## Exercise directions
Send back the entries below exactly as they appear.

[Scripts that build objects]
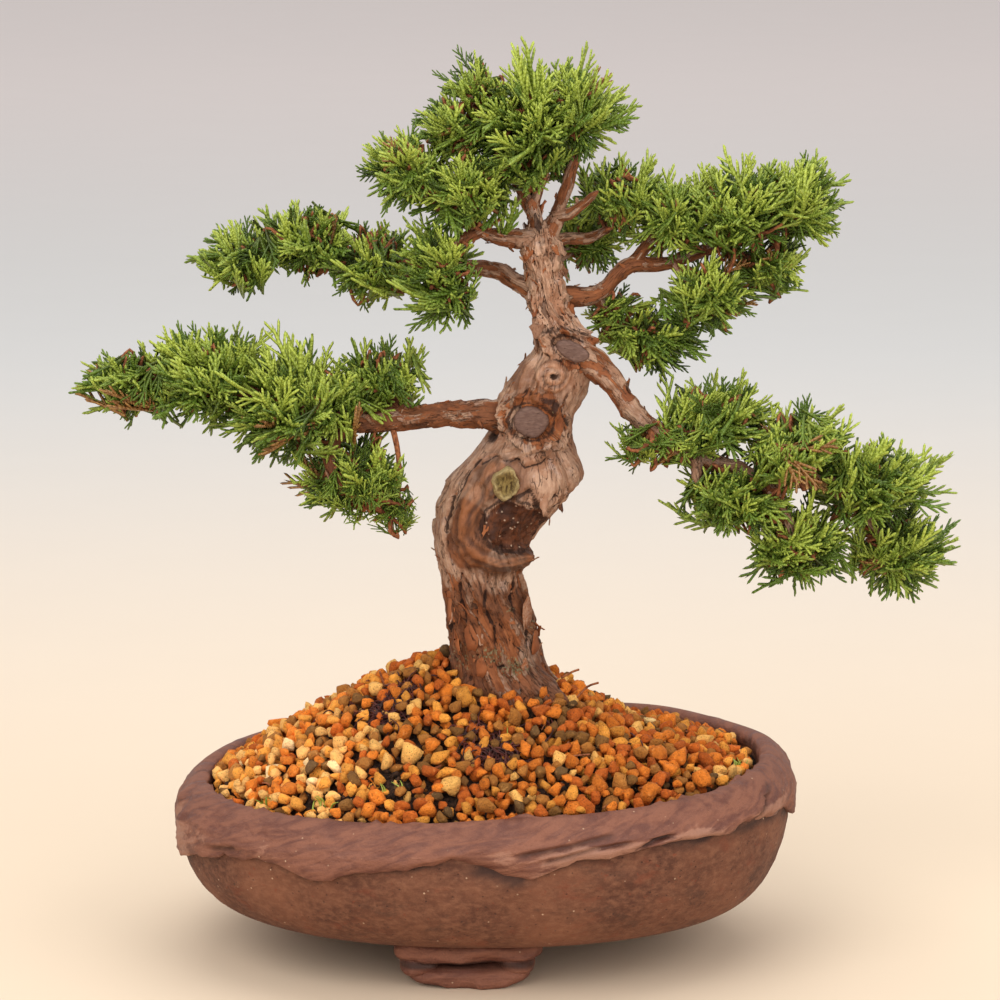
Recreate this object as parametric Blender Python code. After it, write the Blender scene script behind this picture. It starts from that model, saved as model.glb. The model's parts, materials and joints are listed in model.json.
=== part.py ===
"""A juniper trained as a small informal-upright bonsai, in a hand-built oval stoneware pot.

Run with: blender --background --python part.py

Every dimension below is in millimetres, and finish() turns each drawn mesh into metres.
+Z is up and the front of the tree faces -Y. The pieces are drawn around the middle of the
pot's footprint, and stand_on_origin() moves them all so that the origin is under the middle
of the whole tree, on the surface that the pot's three feet rest on.
"""

import math

import bmesh
import bpy
from mathutils import Matrix, Vector, noise

MM = 0.001
GAP = 0.3  # clearance between pieces that touch
PAD_GAP = 1.0  # clearance between neighbouring pads of foliage

# Pot: half widths along X, half depths along Y
POT_HALF_WIDTH = 91.0
POT_HALF_DEPTH = 71.0
UNDERSIDE_Z = 12.0
FLOOR_Z = 19.0
RIM_Z = 53.5
RIM_RISE = 3.5  # the right end of the rim stands this much above the middle, the left end below
LIP_INSET = 10.5  # from the widest line of the collar in to the inner lip
WALL = 8.0
POT_SIDES = 36
LIP_DEPTH = 7.0  # straight part of the lip, down inside the pot
LIP_TAPER = 0.6

# Outside of the bowl from its underside up: inset from the collar's widest line, height above
# the underside, share of the rim's slope, and seed and size of the hand-made wander
BOWL_RINGS = (
    (28.0, 0.0, 0.0, 0.0, 0.0),
    (19.5, 1.8, 0.0, 0.0, 0.0),
    (11.5, 6.5, 0.1, 1.0, 0.6),
    (6.0, 14.5, 0.3, 2.0, 0.8),
    (3.4, 23.5, 0.6, 3.0, 1.1),
)
# Collar from its lower edge up and over the lip: inset, depth below the rim, share of the slope
COLLAR_RINGS = (
    (0.2, 16.5, 0.9),
    (0.0, 11.5, 1.0),
    (3.2, 4.5, 1.0),
    (7.2, 0.6, 1.0),
    (9.5, 0.0, 1.0),
    (10.5, 1.6, 1.0),
)
COLLAR_SEED = 4.0
COLLAR_WAVE = 1.1
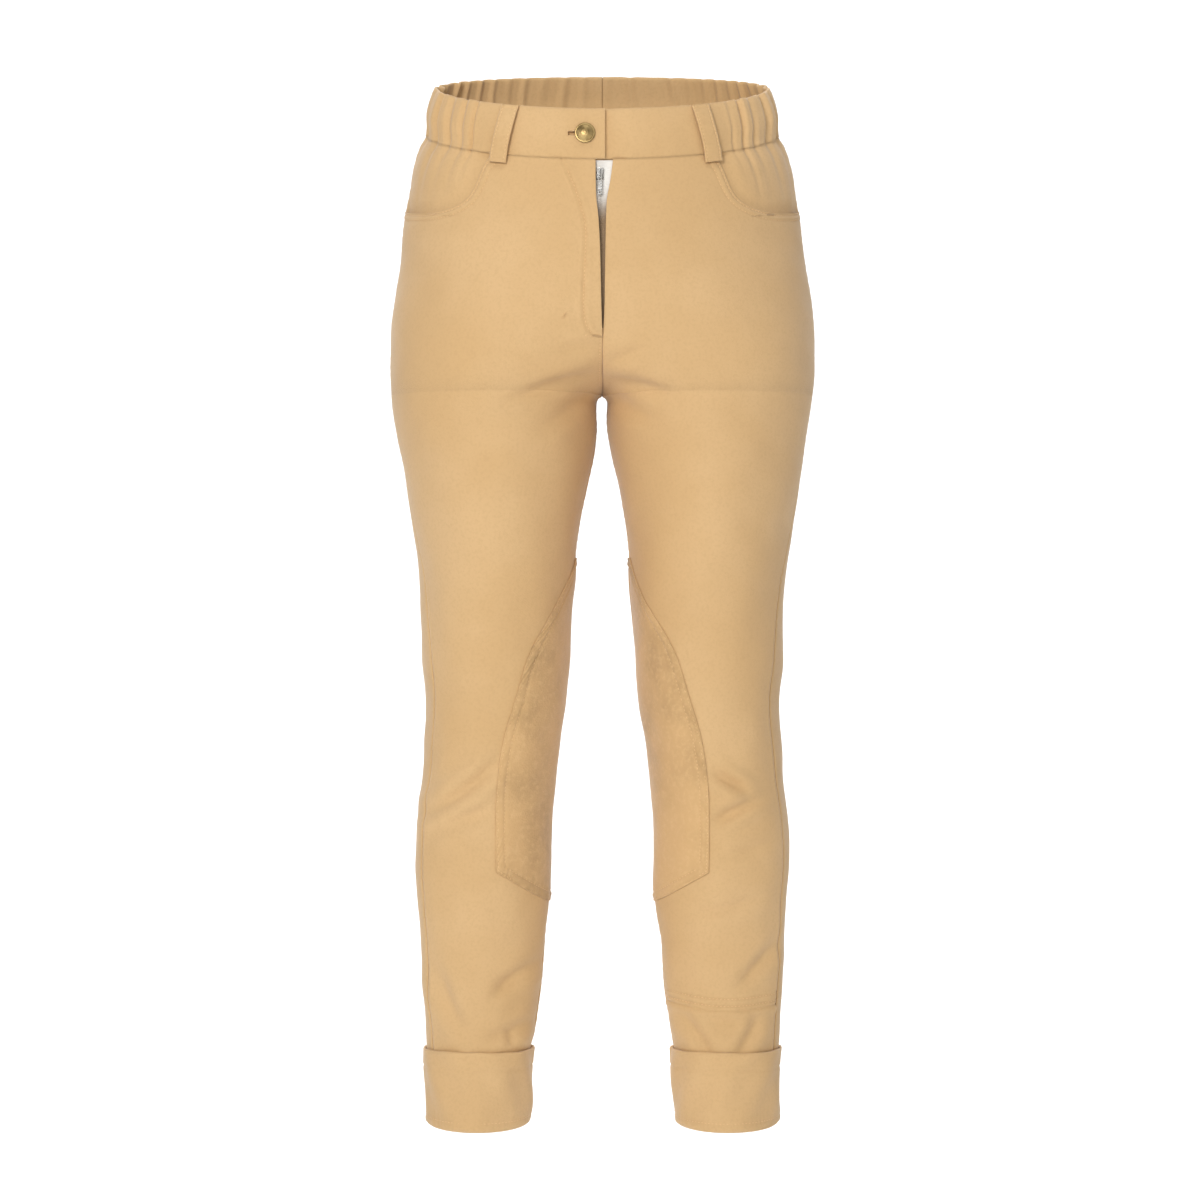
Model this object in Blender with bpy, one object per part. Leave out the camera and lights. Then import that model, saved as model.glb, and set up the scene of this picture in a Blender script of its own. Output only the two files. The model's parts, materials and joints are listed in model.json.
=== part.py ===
"""Jodhpurs: close-fitting riding trousers with turned-up hems, standing open as if worn.

Units are metres, +Z is up, the front faces -Y, and left and right are the wearer's, so left is +X.
The origin is the middle of the waistband ring, where the wearer's waist holds the garment up.

Every cloth piece comes from one surface. It has a level, the height at the side seam, and an angle
round one half of the garment: 0 at the side seam, negative over the front, positive over the back.
"""

import math

import bmesh
import bpy
import numpy as np
from mathutils import Matrix, Vector

# Cloth thicknesses and the gaps between pieces
SEAM_GAP = 0.0003
LAY_GAP = 0.0007
PANEL_CLOTH = 0.0016
PATCH_CLOTH = 0.0012
FACING_CLOTH = 0.0012
TAPE_CLOTH = 0.0010

# Levels, measured down the side seam
BAND_BOTTOM = -0.0204
POCKET_BOTTOM = -0.0850
FLY_BOTTOM = -0.1970
CROTCH = -0.2422
PATCH_TOP = -0.3790
PATCH_CORNER = -0.6430
PATCH_BOTTOM = -0.6700
TURN_UP_TOP = -0.7948
HEM = -0.8576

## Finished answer
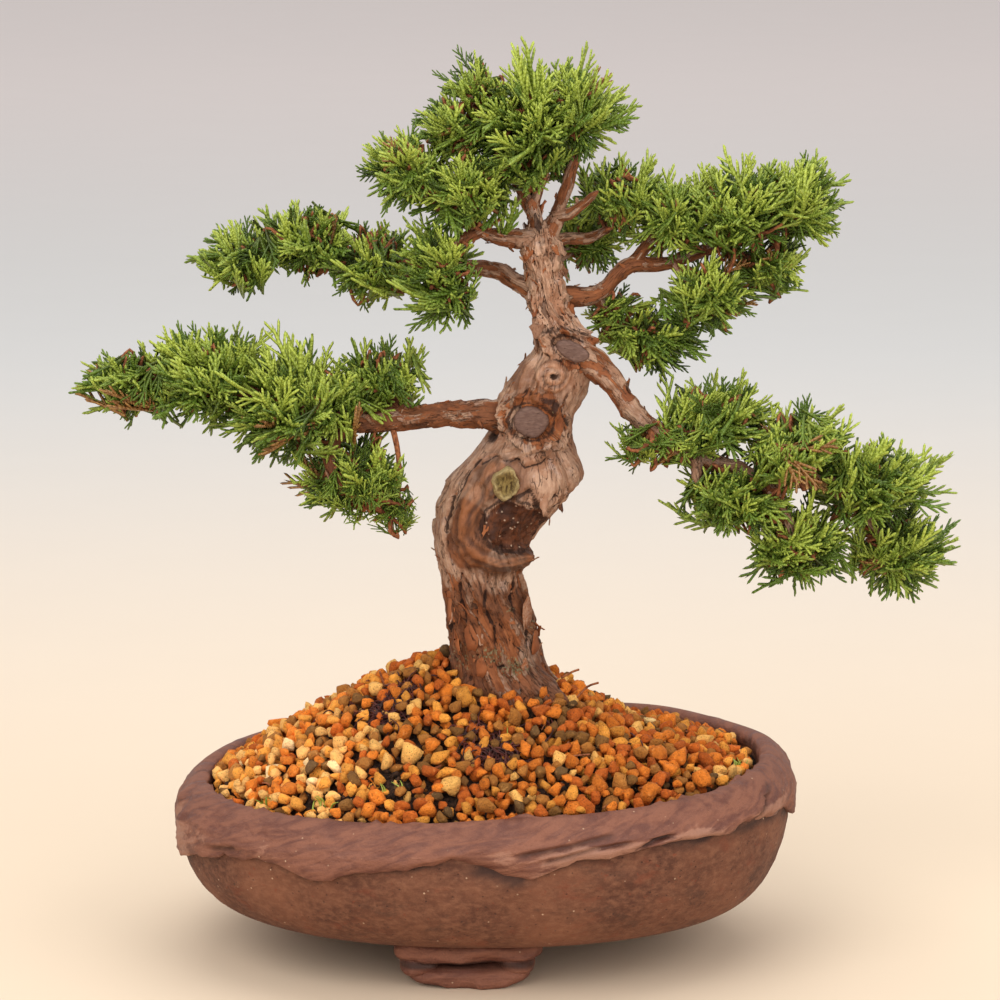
Recreate this object as parametric Blender Python code. After it, write the Blender scene script behind this picture. It starts from that model, saved as model.glb. The model's parts, materials and joints are listed in model.json.
=== part.py ===
"""A juniper trained as a small informal-upright bonsai, in a hand-built oval stoneware pot.

Run with: blender --background --python part.py

Every dimension below is in millimetres, and finish() turns each drawn mesh into metres.
+Z is up and the front of the tree faces -Y. The pieces are drawn around the middle of the
pot's footprint, and stand_on_origin() moves them all so that the origin is under the middle
of the whole tree, on the surface that the pot's three feet rest on.
"""

import math

import bmesh
import bpy
from mathutils import Matrix, Vector, noise

MM = 0.001
GAP = 0.3  # clearance between pieces that touch
PAD_GAP = 1.0  # clearance between neighbouring pads of foliage

# Pot: half widths along X, half depths along Y
POT_HALF_WIDTH = 91.0
POT_HALF_DEPTH = 71.0
UNDERSIDE_Z = 12.0
FLOOR_Z = 19.0
RIM_Z = 53.5
RIM_RISE = 3.5  # the right end of the rim stands this much above the middle, the left end below
LIP_INSET = 10.5  # from the widest line of the collar in to the inner lip
WALL = 8.0
POT_SIDES = 36
LIP_DEPTH = 7.0  # straight part of the lip, down inside the pot
LIP_TAPER = 0.6

# Outside of the bowl from its underside up: inset from the collar's widest line, height above
# the underside, share of the rim's slope, and seed and size of the hand-made wander
BOWL_RINGS = (
    (28.0, 0.0, 0.0, 0.0, 0.0),
    (19.5, 1.8, 0.0, 0.0, 0.0),
    (11.5, 6.5, 0.1, 1.0, 0.6),
    (6.0, 14.5, 0.3, 2.0, 0.8),
    (3.4, 23.5, 0.6, 3.0, 1.1),
)
# Collar from its lower edge up and over the lip: inset, depth below the rim, share of the slope
COLLAR_RINGS = (
    (0.2, 16.5, 0.9),
    (0.0, 11.5, 1.0),
    (3.2, 4.5, 1.0),
    (7.2, 0.6, 1.0),
    (9.5, 0.0, 1.0),
    (10.5, 1.6, 1.0),
)
COLLAR_SEED = 4.0
COLLAR_WAVE = 1.1
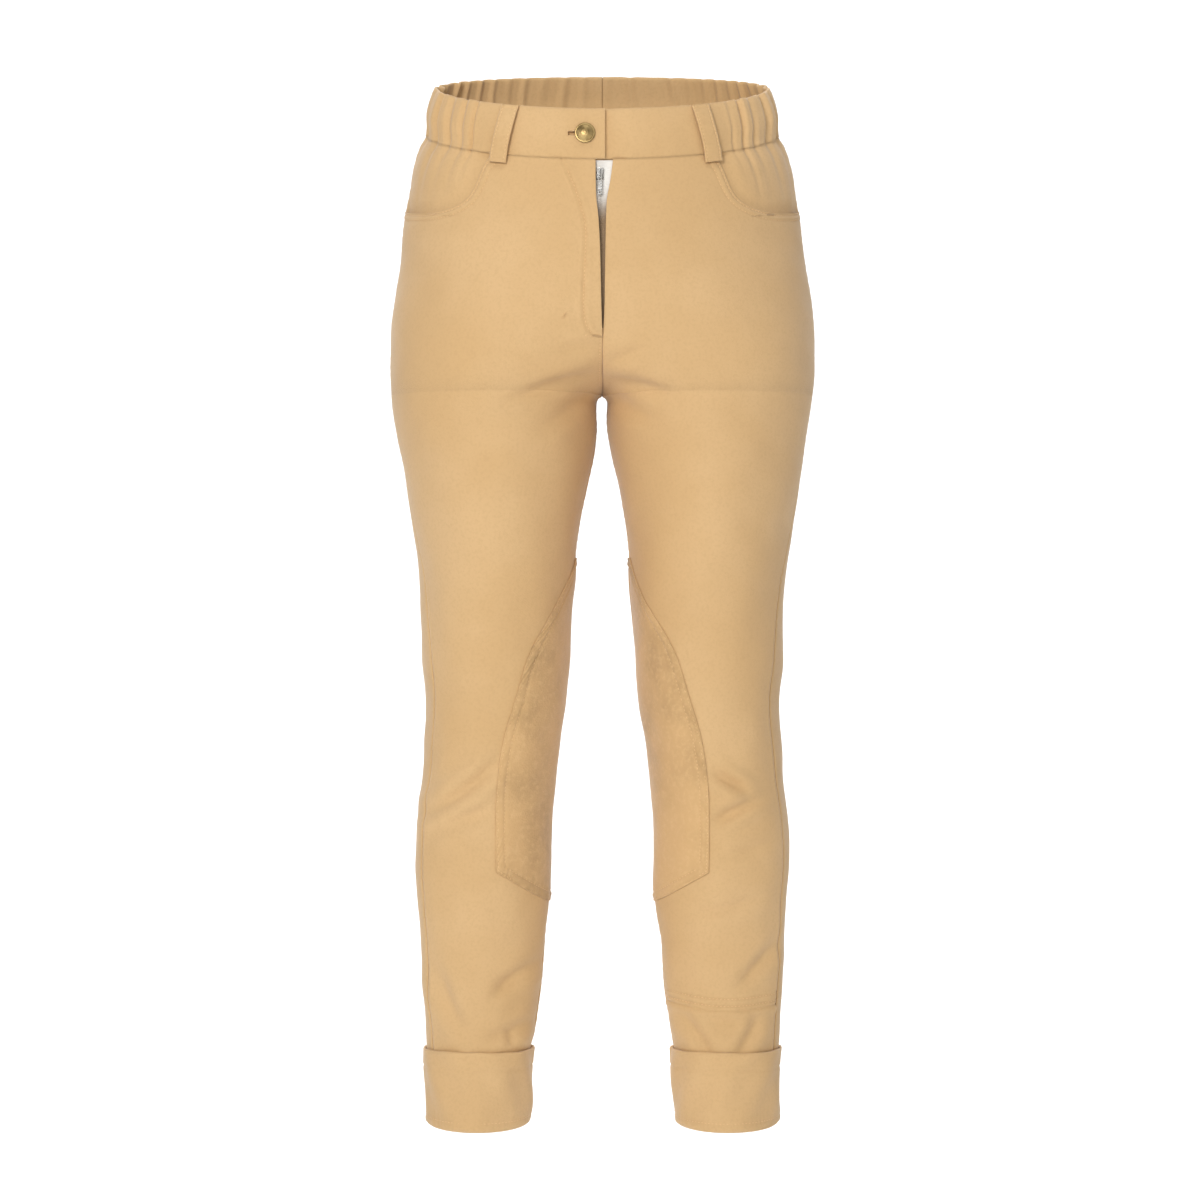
Model this object in Blender with bpy, one object per part. Leave out the camera and lights. Then import that model, saved as model.glb, and set up the scene of this picture in a Blender script of its own. Output only the two files. The model's parts, materials and joints are listed in model.json.
=== part.py ===
"""Jodhpurs: close-fitting riding trousers with turned-up hems, standing open as if worn.

Units are metres, +Z is up, the front faces -Y, and left and right are the wearer's, so left is +X.
The origin is the middle of the waistband ring, where the wearer's waist holds the garment up.

Every cloth piece comes from one surface. It has a level, the height at the side seam, and an angle
round one half of the garment: 0 at the side seam, negative over the front, positive over the back.
"""

import math

import bmesh
import bpy
import numpy as np
from mathutils import Matrix, Vector

# Cloth thicknesses and the gaps between pieces
SEAM_GAP = 0.0003
LAY_GAP = 0.0007
PANEL_CLOTH = 0.0016
PATCH_CLOTH = 0.0012
FACING_CLOTH = 0.0012
TAPE_CLOTH = 0.0010

# Levels, measured down the side seam
BAND_BOTTOM = -0.0204
POCKET_BOTTOM = -0.0850
FLY_BOTTOM = -0.1970
CROTCH = -0.2422
PATCH_TOP = -0.3790
PATCH_CORNER = -0.6430
PATCH_BOTTOM = -0.6700
TURN_UP_TOP = -0.7948
HEM = -0.8576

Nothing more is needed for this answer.